Разумеется, в религиозных высказываниях царит заблуждение, но даже и в них перед нами не чистая фантазия и не абсолютная необоснованность, как полагает рационалистическая и современная гордыня. Первобытная религия не подчинена капризам, фантомам и фантазмам, от которых мы сами свободны. Ей попросту не удается найти механизм жертвы отпущения, как никогда не удавалось и нам. Непрерывность все той же неудачи, общность между нашим и первобытным мышлением и заставляет нас считать последнее предельно отличающимся от нашего, тогда как в реальности они совершенно схожи. Высокомерие по отношению к первобытности есть не что иное, как продленная первобытность, то есть бесконечно длящееся непонимание жертвы отпущения.

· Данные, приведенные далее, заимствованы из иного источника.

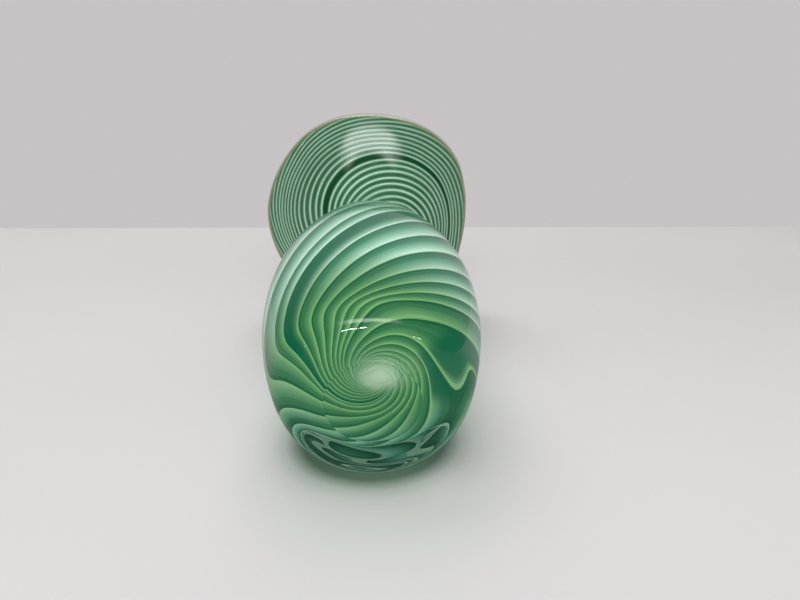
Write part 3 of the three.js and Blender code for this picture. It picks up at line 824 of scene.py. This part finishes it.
rim_light.interpolation_type = "SMOOTHSTEP"
rim_light.inputs["From Min"].default_value = 0.55
rim_light.inputs["From Max"].default_value = 0.85
rim_light.inputs["To Min"].default_value = 0.0
rim_light.inputs["To Max"].default_value = 0.16
l.new(sep.outputs[1], rim_light.inputs["Value"])
glow = math_node(n, l, "ADD", glow, math_node(n, l, "MULTIPLY", rim_light.outputs["Result"], path.outputs["Is Glossy Ray"]))


def band_of(value, middle, half, sharp):
    """1 near the middle, falling softly to 0 at half a width away."""
    d = math_node(n, l, "ABSOLUTE", math_node(n, l, "SUBTRACT", value, middle))
    m = n.new("ShaderNodeMapRange")
    m.interpolation_type = "SMOOTHSTEP"
    m.inputs["From Min"].default_value = half * sharp
    m.inputs["From Max"].default_value = half
    m.inputs["To Min"].default_value = 1.0
    m.inputs["To Max"].default_value = 0.0
    l.new(d, m.inputs["Value"])
    return m.outputs["Result"]


front = math_node(n, l, "LESS_THAN", sep.outputs[1], 0.0)
strip = math_node(n, l, "MULTIPLY", band_of(sep.outputs[2], 0.52, 0.11, 0.35), band_of(sep.outputs[0], -0.03, 0.52, 0.3))
strip = math_node(n, l, "MULTIPLY", math_node(n, l, "MULTIPLY", strip, front), 7.0)
glow = math_node(n, l, "ADD", glow, strip)
lit = n.new("ShaderNodeBackground")
l.new(glow, lit.inputs["Strength"])
lit.inputs["Color"].default_value = (1.0, 0.985, 0.98, 1)
pick = n.new("ShaderNodeMixShader")
l.new(path.outputs["Is Camera Ray"], pick.inputs["Fac"])
l.new(lit.outputs["Background"], pick.inputs[1])
l.new(seen.outputs["Background"], pick.inputs[2])
l.new(pick.outputs["Shader"], out.inputs["Surface"])


def area(name, azimuth, elevation, distance, sx, sy, radiance, colour=(1, 1, 1), aim=(0, -0.1, 0.05)):
    """A soft light seen from the vase at an azimuth from +Y towards +X and an elevation, with a plain brightness."""
    az, el = math.radians(azimuth), math.radians(elevation)
    way = Vector((math.sin(az) * math.cos(el), math.cos(az) * math.cos(el), math.sin(el)))
    d = bpy.data.lights.new(name, "AREA")
    d.shape = "RECTANGLE"
    d.size, d.size_y = sx, sy
    d.energy = radiance * math.pi * sx * sy
    d.color = colour
    o = bpy.data.objects.new(name, d)
    bpy.context.scene.collection.objects.link(o)
    o.location = Vector(aim) + way * distance
    o.rotation_euler = (-way).to_track_quat("-Z", "Y").to_euler()
    return o


soft = area("front_soft", 176, 38, 1.7, 1.5, 0.4, 2.2, (1.0, 0.995, 0.98))
soft.visible_glossy = False
area("front_tube", -168, 12, 1.7, 0.53, 0.045, 48.0)
area("side_tube", -126, 4, 1.7, 0.08, 0.02, 40.0)
area("right_tube", 151, 3, 1.7, 0.16, 0.018, 40.0)
top = area("top_soft", -18, 62, 1.8, 1.4, 1.0, 3.6, (1.0, 0.99, 0.97))
top.visible_glossy = False

# ------------------------------------------------------------------ camera
cam_data = bpy.data.cameras.new("camera")
cam = bpy.data.objects.new("camera", cam_data)
bpy.context.scene.collection.objects.link(cam)
bpy.context.scene.camera = cam
cam_data.lens = 27.0
cam_data.sensor_width = 36.0
cam_data.clip_start = 0.01
cam_data.clip_end = 20
foot_centre = Vector(OFFSET) / 1000
cam.location = foot_centre + Vector((1.0, -209.8, 115.2)) / 1000
cam.rotation_euler = Vector((0.0434, 0.9446, -0.3254)).to_track_quat("-Z", "Y").to_euler()

bpy.context.scene.view_settings.view_transform = "Standard"
bpy.context.scene.view_settings.look = "None"
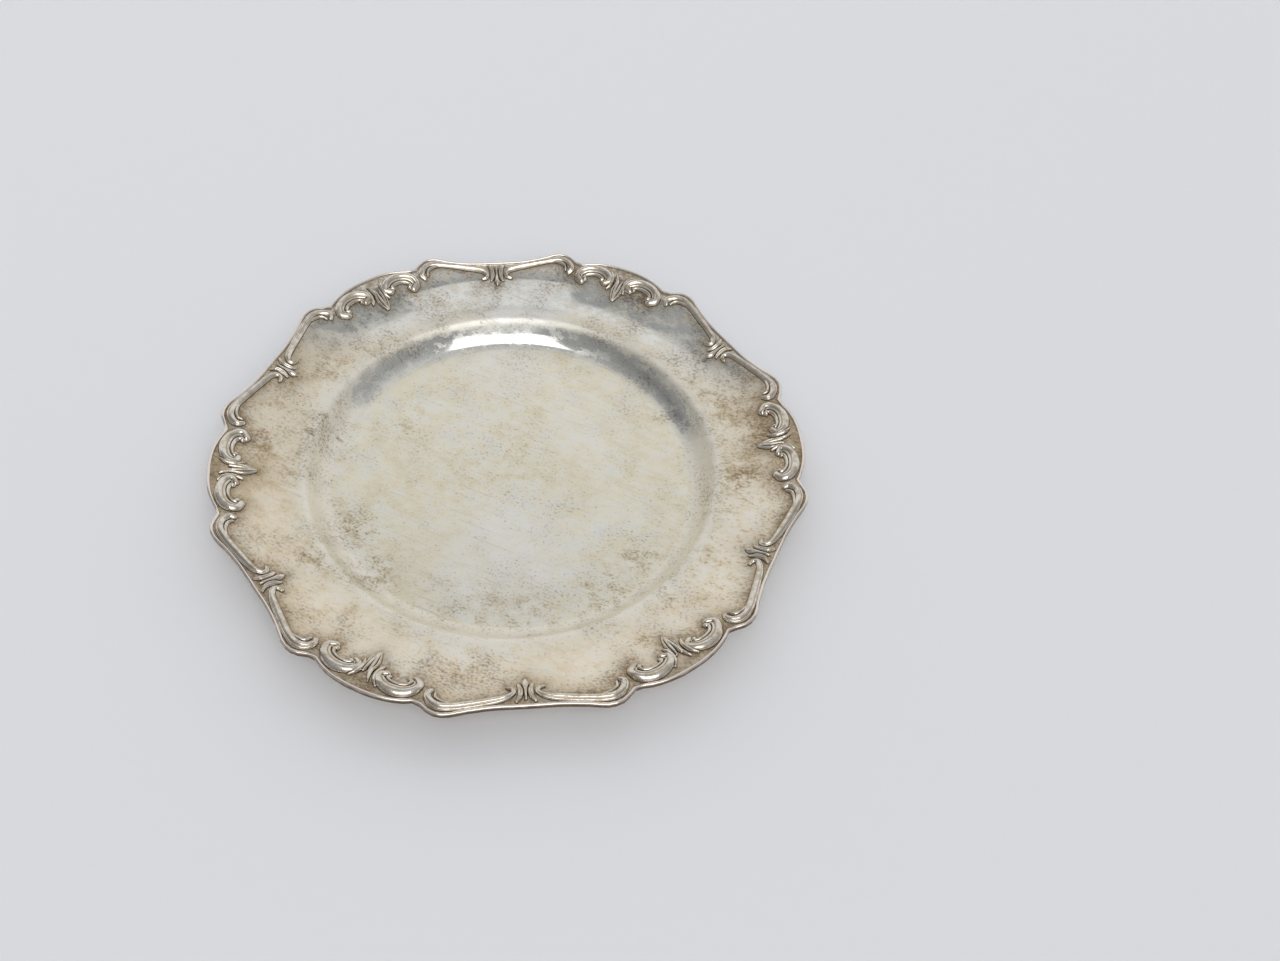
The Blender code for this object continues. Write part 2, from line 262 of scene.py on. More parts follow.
def read_points(mesh):
    """All the points of a mesh as an array."""
    flat = np.empty(len(mesh.vertices) * 3)
    mesh.vertices.foreach_get("co", flat)
    return flat.reshape(-1, 3)


def write_points(mesh, points):
    """Puts the points of a mesh back."""
    mesh.vertices.foreach_set("co", np.ascontiguousarray(points).ravel())
    mesh.update()


print("meshes before any new piece:", len(bpy.data.meshes))

# %% Grow a line of points from the middle and spin it
SEGMENTS = 640
FLOOR_RINGS, BOUGE_RINGS, MARLY_RINGS, BORDER_RINGS = 18, 16, 12, 21
MERGE_DISTANCE = 0.001 * MM
ring_radii = np.concatenate([
    np.linspace(0, FLOOR_RADIUS, FLOOR_RINGS + 1)[1:],
    FLOOR_RADIUS + BOUGE_WIDTH * np.linspace(0, 1, BOUGE_RINGS + 1)[1:],
    np.linspace(FLOOR_RADIUS + BOUGE_WIDTH, FOOT_RADIUS, MARLY_RINGS + 1)[1:],
    np.linspace(FOOT_RADIUS, EDGE_RADIUS - SHEET_EDGE_INSET, BORDER_RINGS + 1)[1:],
])
fine_sheet = new_primitive(bpy.ops.mesh.primitive_plane_add, "fine_sheet", size=MM)
bpy.ops.object.mode_set(mode="EDIT")
bpy.ops.mesh.merge(type="CENTER")
last = 0.0
for radius in ring_radii:
    bpy.ops.mesh.extrude_region_move(TRANSFORM_OT_translate={"value": (float(radius - last), 0, 0)})
    last = radius
bpy.ops.mesh.select_all(action="SELECT")
bpy.ops.mesh.spin(steps=SEGMENTS, angle=2 * math.pi, center=(0, 0, 0), axis=(0, 0, 1))
bpy.ops.mesh.select_all(action="SELECT")
bpy.ops.mesh.remove_doubles(threshold=MERGE_DISTANCE)
bpy.ops.mesh.normals_make_consistent(inside=False)
bpy.ops.object.mode_set(mode="OBJECT")
if fine_sheet.data.polygons[0].normal.z < 0:
    bpy.ops.object.mode_set(mode="EDIT")
    bpy.ops.mesh.flip_normals()
    bpy.ops.object.mode_set(mode="OBJECT")
print("spun sheet:", len(fine_sheet.data.vertices), "points")

# %% Pull the sheet to its lobes and heights
UNEVEN_SIZE = 22 * MM
UNEVEN_HEIGHT = 0.045 * MM
FINER_SIZE = 0.4
FINER_HEIGHT = 0.35
CALM_RADIUS = 6 * MM
CREASE_ANGLE = math.radians(40)


def apply_modifier(piece, kind, **settings):
    """Adds a modifier, sets it and applies it."""
    only(piece)
    modifier = piece.modifiers.new(kind.lower(), kind)
    for name, value in settings.items():
        setattr(modifier, name, value)
    bpy.ops.object.modifier_apply(modifier=modifier.name)


def uneven(point, size, seed):
    """Smooth unevenness from -1 to 1 that changes over about this size."""
    return noise.noise(Vector((point[0] / size, point[1] / size, seed)))


flat = read_points(fine_sheet.data)
radius = np.hypot(flat[:, 0], flat[:, 1])
angle = np.arctan2(flat[:, 1], flat[:, 0])
reach = (outline_radius(angle) - SHEET_EDGE_INSET - FOOT_RADIUS) / (
    EDGE_RADIUS - SHEET_EDGE_INSET - FOOT_RADIUS)
radius = np.where(radius > FOOT_RADIUS, FOOT_RADIUS + (radius - FOOT_RADIUS) * reach, radius)
height = sheet_height(radius, angle)
shaped = np.column_stack([polar(radius, angle), height])
calm = smooth_step(radius / CALM_RADIUS)
for row, (point, share) in enumerate(zip(shaped, calm)):
    beats = uneven(point, UNEVEN_SIZE, seed=3.1)
    beats += FINER_HEIGHT * uneven(point, UNEVEN_SIZE * FINER_SIZE, seed=8.7)
    shaped[row, 2] += share * UNEVEN_HEIGHT * beats
write_points(fine_sheet.data, shaped)
apply_modifier(fine_sheet, "SOLIDIFY", thickness=SHEET_THICKNESS, offset=-1.0)
lowest = read_points(fine_sheet.data)
lowest[:, 2] = np.maximum(lowest[:, 2], 0)
write_points(fine_sheet.data, lowest)
only(fine_sheet)
bpy.ops.object.shade_smooth_by_angle(angle=CREASE_ANGLE)
print("fine sheet:", len(fine_sheet.data.polygons), "faces")

# %% [markdown]
# ## The edge wire
# A drawn wire runs all round the edge. Its top is round and bright, and its outer side hangs down
# over the edge of the sheet as a narrow lip. It starts as a torus, and each point of it keeps its
# place round the wire while the ring is bent to the outline. A little unevenness in height and
# thickness makes the highlight waver as it does on a wire that was soldered down by hand.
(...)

Тот факт, что учредительный процесс играет первостепенную роль в первобытной жизни, тогда как в нашей внешне стушевался, радикально меняет нашу жизнь и наше познание, но абсолютно не меняет фундаментального непонимания, которое продолжает нами править и нас защищать от собственного насилия и от знания об этом насилии. Длящаяся первобытность и заставляет нас называть фантазмами все, что могло бы нас просветить при чуть более внимательном взгляде; длящаяся первобытность и запрещает нам признать, что ложное, даже в религиозном плане, отнюдь не совпадает с грубой ошибкой и что именно оно не дает людям друг друга истребить.
Люди зависят от жертвы отпущения еще сильнее, чем мы предполагали до сих пор; именно она, обеспечив им необходимую защиту от насилия, затем дает им импульс к завоеванию реальности и инструмент всех их интеллектуальных побед. Мифы символического мышления похожи на сотканный личинкой кокон: без такого убежища она бы не смогла вырасти.
Чтобы объяснить огромную долю произвольного в первобытных культурах, нужно поместить их ближе, нежели наше общество, к учредительному произволу, и эта близость есть не что иное, как их меньшая по сравнению с нами историчность. Нужно предположить, что в этом произволе есть избыточность, что он обильно порождает различия в рамках процесса, ослабленный образ которого, быть может, можно увидеть и в исторических обществах, всякий раз как после периода хаотичного возбуждения они делают резкий поворот и замирают в иератической и застывшей форме, разделенной на строго изолированные отсеки. Не требуя от этой аналогии слишком многого, можно допустить, что общества со сложными перегородками, вынужденные заново вытверживать языки ритуала и родства, менее удалены (это удаление не следует понимать в строго временном смысле) от установившего порядок изначального переворота, нежели общества более подвижные, где сильнее сглажена систематичность социального порядка. Если вездесущее и жесткое различие — отец стабильности, оно, разумеется, не благоприятствует интеллектуальным поискам и, конкретнее, познанию истоков самой культуры.